Os pavilhões estão decorados com a habitual dignidade e simplicidade de meios: a parede à frente coberta de panos laranja, a cor laranja também projectada sobre os largos pilares centrais, onde se vê ainda os contornos de esculturas, desenhos e símbolos conhecidos. Laranja: o ouro dos pobres. Perto do lugar onde os irmãos se sentam há uma cópia de uma escultura do séc. XIV, da região de Bodensee. Hei-de ir lá fotografá-la, para mostrar aqui como é bonita: Jesus e o apóstolo João, com os corpos juntos em sinal de profundo entendimento e grande amizade. Do outro lado, uma espécie de réplica: o famoso ícone de Jesus e o seu amigo, o abade Mena. Jesus e cada um dos seus amigos, Jesus que pousa a mão sobre o meu ombro.




Na sua reflexão, lida em inglês e alemão perante representantes de várias igrejas cristãs e políticos importantes alemães, o irmão Alois apelou para uma Europa solidária e aberta, referiu a crise que a Europa atravessa, afirmando que a sua solução só pode passar pela solidariedade, e que a economia não se pode sobrepor ao respeito pela dignidade humana. Leu a mensagem de Ban Ki-moon ("vocês têm um papel crucial para operar mudanças políticas e sociais, mas lembrem-se que estar conectado não é o mesmo que estar unido - estar conectado depende da tecnologia, e estar unido depende da solidariedade"). Chamou escândalo à separação das Igrejas, e escândalo maior todos parecerem conviver pacificamente com essa situação.
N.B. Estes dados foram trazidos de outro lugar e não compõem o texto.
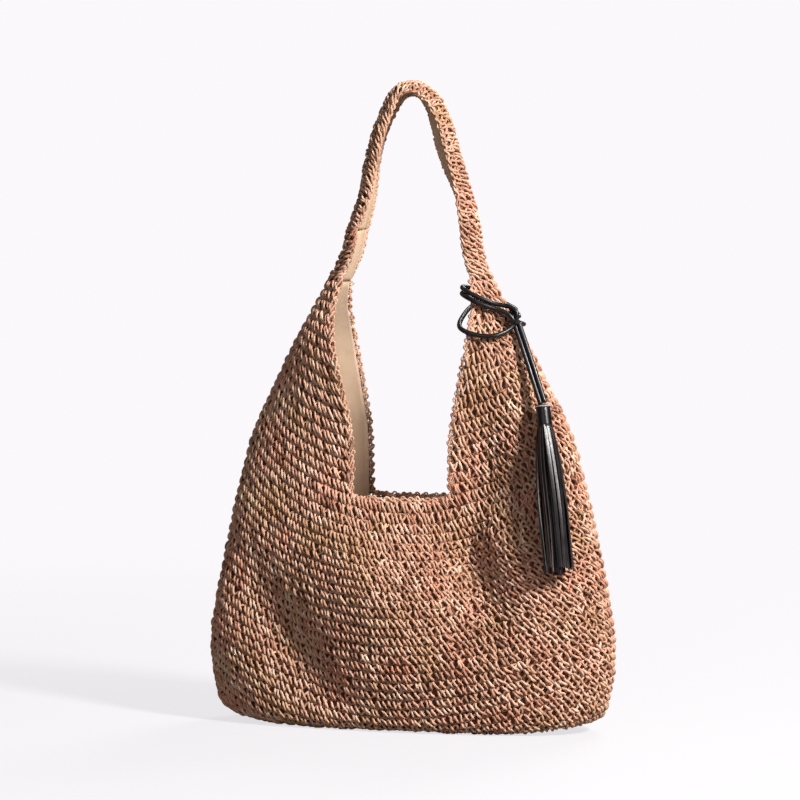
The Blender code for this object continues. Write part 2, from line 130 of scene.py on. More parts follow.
# the shaded face behind the stitches, and the lining: insets from the skin, and thicknesses
WALL_FACE_INSET = 0.0027
WALL_FACE = 0.0012
FACE_INSET = 0.0034
FACE = 0.0008
LINING_INSET = 0.0051
LINING = 0.0009

# Soft folds of the wall: front or back (-1, 1), middle (x, z), half length, half width, the tilt of
# its length from the X axis in degrees, and how far it stands out
FOLDS = (
    (-1, 0.074, 0.163, 0.064, 0.028, -58, -0.025),
    (-1, 0.082, 0.25, 0.07, 0.02, 86, -0.012),
    (-1, -0.03, 0.15, 0.085, 0.036, -55, 0.012),
    (-1, -0.114, 0.092, 0.09, 0.032, -54, -0.018),
    (-1, 0.132, 0.13, 0.09, 0.036, 74, 0.01),
    (-1, 0.02, 0.06, 0.08, 0.026, 4, 0.003),
    (-1, -0.15, 0.3, 0.06, 0.02, 62, -0.003),
    (1, -0.06, 0.16, 0.07, 0.028, 50, -0.006),
    (1, 0.05, 0.15, 0.08, 0.032, 60, 0.005),
    (1, 0.12, 0.11, 0.07, 0.03, -56, -0.0045),
    (1, -0.125, 0.12, 0.08, 0.036, -70, 0.004),
)


def at(stations, where):
    """Sizes at places, on a smooth curve through the stations."""
    places, sizes = np.array(stations).T
    slopes = np.gradient(sizes, places)
    where = np.asarray(where, float)
    i = np.clip(np.searchsorted(places, where) - 1, 0, len(places) - 2)
    span = places[i + 1] - places[i]
    t = np.clip((where - places[i]) / span, 0, 1)
    low = (1 + 2 * t) * (1 - t) ** 2 * sizes[i] + t * (1 - t) ** 2 * span * slopes[i]
    high = t * t * (3 - 2 * t) * sizes[i + 1] + t * t * (t - 1) * span * slopes[i + 1]
    return low + high


def power(value, exponent):
    """The value's size raised to a power, with the value's sign."""
    return np.sign(value) * np.abs(value) ** exponent


def mouth_angle(z):
    """The section angle, from the side seam, at which the mouth cuts the wall."""
    z = np.maximum(z, MOUTH_BOTTOM)
    return np.arccos((at(MOUTH_HALF_WIDTH, z) / at(HALF_WIDTH, z)) ** (SQUARENESS / 2))


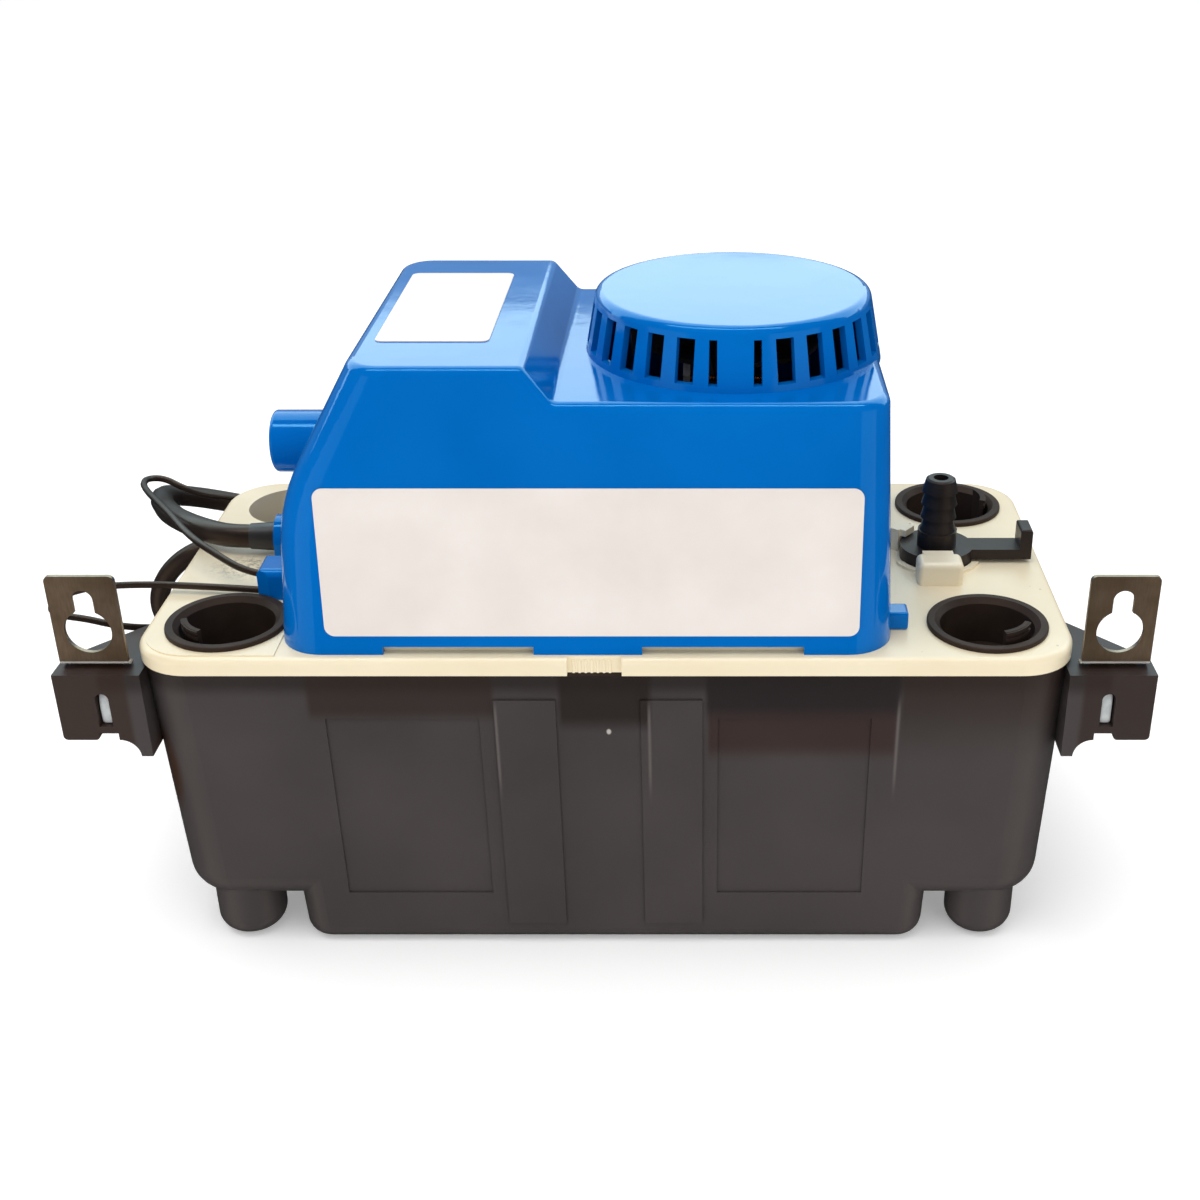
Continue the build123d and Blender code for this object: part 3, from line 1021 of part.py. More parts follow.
def check_ball():
    """Ball that stops water running back."""
    rise = sqrt(BALL_R ** 2 - SEAT_R ** 2) + 0.1
    return Pos(VALVE_X, VALVE_Y, VALVE_SEAT_Z + rise) * Sphere(BALL_R)


# ---- float and switches ---------------------------------------------------------------------------------------------
def bracket_screw_places():
    """X of the two screws in the switch bracket's foot."""
    return [SWITCH_X - SWITCH_SCREW_SPACING / 2, SWITCH_X + SWITCH_SCREW_SPACING / 2]


def float_bracket():
    """Yoke under the lid that holds the float's pivot pin."""
    inner = HUB_HALF + 0.3
    outer = inner + CHEEK
    yoke = block((PIVOT_X - 5, PIVOT_X + 7), (-outer, outer), (LID_UNDER - 1.6, LID_UNDER))
    for sy in (-1, 1):
        low, high = sorted((sy * inner, sy * outer))
        yoke = yoke + block((PIVOT_X - 5, PIVOT_X + 7), (low, high), (PIVOT_Z, LID_UNDER))
        eye = Pos(PIVOT_X, (low + high) / 2, PIVOT_Z) * Rot(90, 0, 0) * Cylinder(5, CHEEK)
        yoke = yoke + eye
    bore = Pos(PIVOT_X, 0, PIVOT_Z) * Rot(90, 0, 0) * Cylinder(PIN_R, 3 * outer)
    return yoke - bore


def float_pivot_pin():
    """Headed pin through the yoke."""
    outer = HUB_HALF + 0.3 + CHEEK
    pin = Pos(PIVOT_X, 0, PIVOT_Z) * Rot(90, 0, 0) * Cylinder(PIN_R, 2 * outer + 1.0)
    head = Pos(PIVOT_X, -outer - 0.5, PIVOT_Z) * Rot(90, 0, 0) * Cylinder(PIN_R + 1.2, 1.0)
    return pin + head


def float_arm():
    """Hub on the pin, a pad under the two rods and an arm down to the float."""
    hub = Pos(PIVOT_X, 0, PIVOT_Z) * Rot(90, 0, 0) * Cylinder(HUB_R, 2 * HUB_HALF)
    pad = block((PIVOT_X - PAD_REACH, PIVOT_X), (-HUB_HALF, HUB_HALF), (PIVOT_Z - 1.5, PIVOT_Z + PAD_TOP))
    pad = pad - block((PIVOT_X - PAD_REACH + 3, PIVOT_X - HUB_R - 2), (-1.5, 1.5),
                      (PIVOT_Z - 5, PIVOT_Z + 5))
    x, z = FLOAT_MIDDLE
    top = z + FLOAT_SIZE[2] / 2
    start_x = PIVOT_X - PAD_REACH + 2.5
    web = make_face(Polyline((start_x - 2.5, PIVOT_Z + PAD_TOP), (start_x + 4, PIVOT_Z - 1.5),
                             (x + 9, top + 2.0), (x + 9, top), (x - 9, top), (x - 9, top + 2.0),
                             (x + 1, top + 3.0), close=True))
    arm = extrude(Plane.XZ * web, amount=2.5, both=True)
    bore = Pos(PIVOT_X, 0, PIVOT_Z) * Rot(90, 0, 0) * Cylinder(PIN_R + RUN_GAP, 4 * HUB_HALF)
    stake = Pos(x, 0, top) * Box(10, 5, 4)
    return hub + pad + arm + stake - bore


def float_block():
    """Hollow float under the arm."""
    x, z = FLOAT_MIDDLE
    outer = fillet(Box(*FLOAT_SIZE).edges(), 3.0)
    inner = Box(*[size - 4.0 for size in FLOAT_SIZE])
    socket = Pos(0, 0, FLOAT_SIZE[2] / 2) * Box(10, 5, 4)
    return Pos(x, 0, z) * (outer - inner + (Pos(0, 0, FLOAT_SIZE[2] / 2 - 3) * Box(14, 9, 6)
                                            & Box(*FLOAT_SIZE)) - socket)


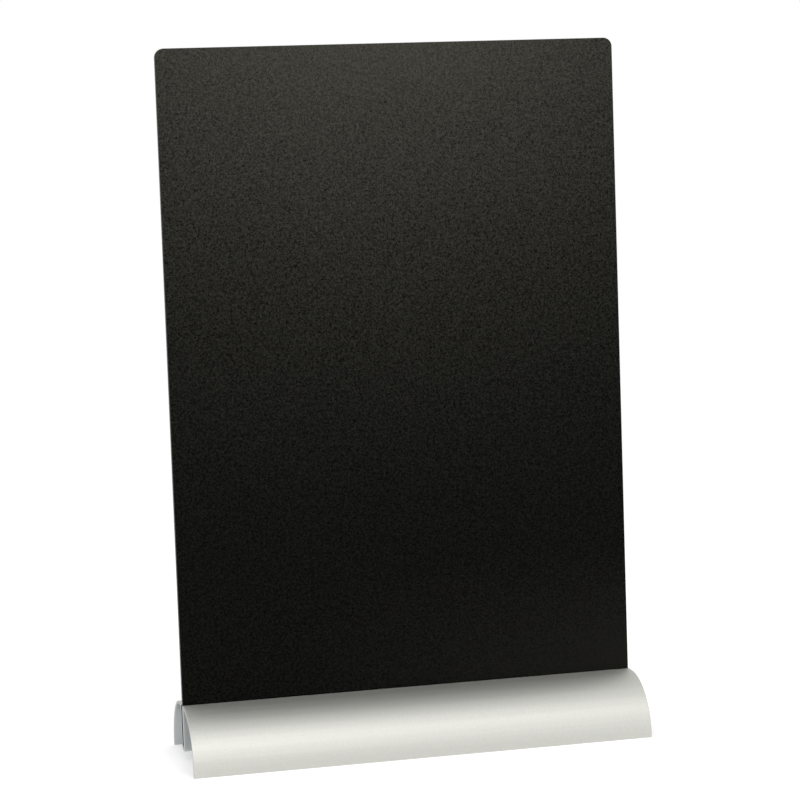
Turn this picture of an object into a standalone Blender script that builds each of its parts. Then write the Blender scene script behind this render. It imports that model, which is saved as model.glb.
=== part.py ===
"""Tabletop chalkboard: a thin black board that stands in the slot of an extruded aluminium base.

Metres, +Z up. The origin is on the table, under the middle of the base. +X runs along the width
of the board and -Y is the front. Both faces of the board are for writing on.
"""

import math

import bmesh
import bpy

# The board, a flat sheet with round corners
BOARD_WIDTH = 0.210
BOARD_HEIGHT = 0.312
BOARD_THICKNESS = 0.003
BOARD_CORNER_RADIUS = 0.004
BOARD_EDGE_BREAK = 0.0003

# The base, one length of extruded section, sawn a little longer than the board at each end
BASE_END_MARGIN = 0.0003
BASE_DEPTH = 0.066
BASE_HEIGHT = 0.0258
WING_WALL = 0.0014
TOE_STRAIGHT = 0.001
TOE_RADIUS = 0.0003
SAWN_END_BREAK = 0.00015

# The channel that hangs under the crest of the base and holds the board
SLOT_CLEARANCE = 0.0003
SLOT_LIP_RADIUS = 0.0003
SLOT_FLOOR_RADIUS = 0.0004
CHANNEL_WALL = 0.0014
CHANNEL_FLOOR = 0.0016
CHANNEL_GROUND_CLEARANCE = 0.005
CHANNEL_CORNER_RADIUS = 0.0008
CHANNEL_ROOT_RADIUS = 0.001
CREST_SHOULDER = 0.003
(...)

E disse-o perante 30.000 pessoas, a maior parte deles jovens, e até os casais italianos à minha frente pararam de discutir para escutar.
Neste link podem ouvir tudo - a partir do minuto 47 começa a leitura do seu texto.
Depois falou-se dos encontros do próximo ano: vai haver um no Ruanda, terra martirizada que precisa do nosso apoio, dizia ele, e eu pensava na missão dos cristãos: ir ao encontro dos mais pobres, do que mais precisam. O encontro de fim de ano vai ser em Roma. Pouco faltou para os italianos se atirarem ao ar de alegria.



Depois da oração muitas pessoas foram pousar a cabeça na cruz deitada no centro do pavilhão, outros foram pedir a benção ao irmão Alois. Este sorria a todos, encostava o ouvido na direcção de alguns para melhor ouvir o que diziam, respondia com um olhar vivo e sereno, e as suas mãos desenhavam gestos largos no ar.

Fomos embora. O Joachim saiu com os nossos "filhos" para o Badeschiff, eu fui com as nossas "filhas" ao supermercado russo, onde comprámos bolachas e caviar de salmão (estava a 13 euros o meio quilo, já não via esse preço desde o tempo do meu Russian network em Weimar). Em casa, de volta do pão e do caviar russo, ficámos na conversa e na risota até depois da meia-noite. Elas não gostaram do caviar, mas não faz mal: o Matthias chega na próxima terça-feira, e adora aquelas bolinhas laranja a estalar entre os dentes.